#### Listing
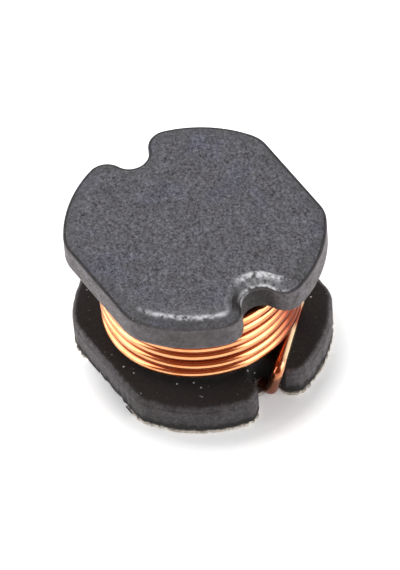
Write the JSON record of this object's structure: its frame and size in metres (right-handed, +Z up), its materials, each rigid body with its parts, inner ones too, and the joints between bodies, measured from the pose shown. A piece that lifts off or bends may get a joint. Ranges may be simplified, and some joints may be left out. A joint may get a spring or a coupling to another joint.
{
  "type": "drum core smd inductor",
  "caption": "Unshielded surface-mount power inductor: a ferrite drum core wound with enamelled copper wire whose ends are soldered to flat terminals underneath.",
  "frame": {"origin": "centre of the underside, on the plane of the two terminals", "axes": "+X along the axis through both notches, towards the notch where the wire leaves the bottom of the winding; +Y across the flats; +Z up from the terminals to the pick-up face"},
  "size_m": [0.0076, 0.007, 0.005],
  "materials": {
    "ferrite": "as pressed and sintered",
    "enamelled_copper": "clear enamel",
    "tin_plate": "dull tin",
    "solder": "solidified solder"
  },
  "bodies": {
    "root": {"ferrite_core": "ferrite", "winding": "enamelled_copper", "terminal_front": "tin_plate", "terminal_rear": "tin_plate", "solder_joint_front": "solder", "solder_joint_rear": "solder"}
  },
  "joints": []
}
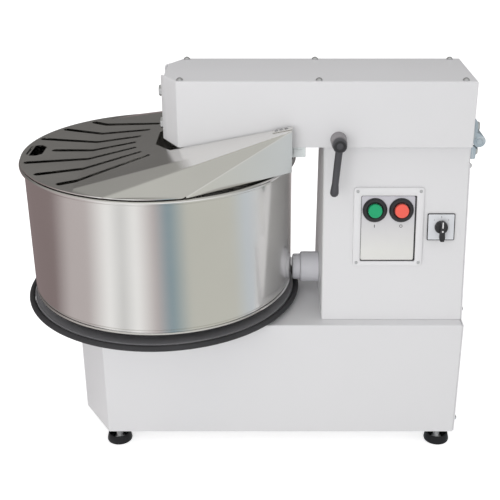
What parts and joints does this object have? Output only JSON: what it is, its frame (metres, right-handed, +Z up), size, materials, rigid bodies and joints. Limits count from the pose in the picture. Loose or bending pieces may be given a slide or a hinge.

#### What is required
Return each entry from the material above exactly as it appears.

#### Solution to this exercise
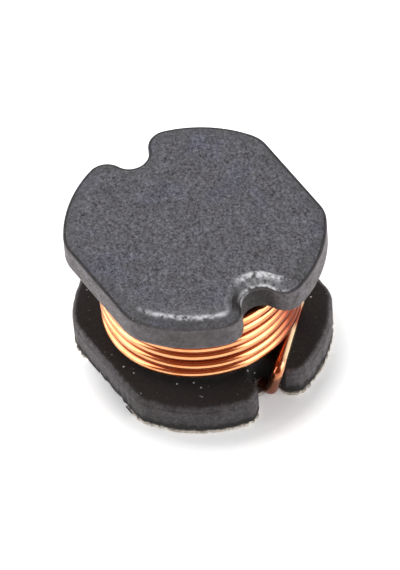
Write the JSON record of this object's structure: its frame and size in metres (right-handed, +Z up), its materials, each rigid body with its parts, inner ones too, and the joints between bodies, measured from the pose shown. A piece that lifts off or bends may get a joint. Ranges may be simplified, and some joints may be left out. A joint may get a spring or a coupling to another joint.
{
  "type": "drum core smd inductor",
  "caption": "Unshielded surface-mount power inductor: a ferrite drum core wound with enamelled copper wire whose ends are soldered to flat terminals underneath.",
  "frame": {"origin": "centre of the underside, on the plane of the two terminals", "axes": "+X along the axis through both notches, towards the notch where the wire leaves the bottom of the winding; +Y across the flats; +Z up from the terminals to the pick-up face"},
  "size_m": [0.0076, 0.007, 0.005],
  "materials": {
    "ferrite": "as pressed and sintered",
    "enamelled_copper": "clear enamel",
    "tin_plate": "dull tin",
    "solder": "solidified solder"
  },
  "bodies": {
    "root": {"ferrite_core": "ferrite", "winding": "enamelled_copper", "terminal_front": "tin_plate", "terminal_rear": "tin_plate", "solder_joint_front": "solder", "solder_joint_rear": "solder"}
  },
  "joints": []
}
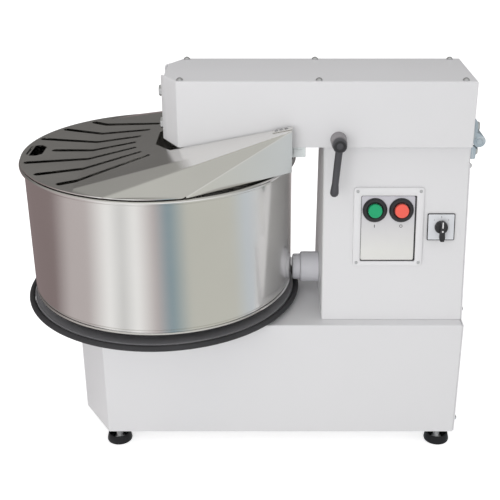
What parts and joints does this object have? Output only JSON: what it is, its frame (metres, right-handed, +Z up), size, materials, rigid bodies and joints. Limits count from the pose in the picture. Loose or bending pieces may be given a slide or a hinge.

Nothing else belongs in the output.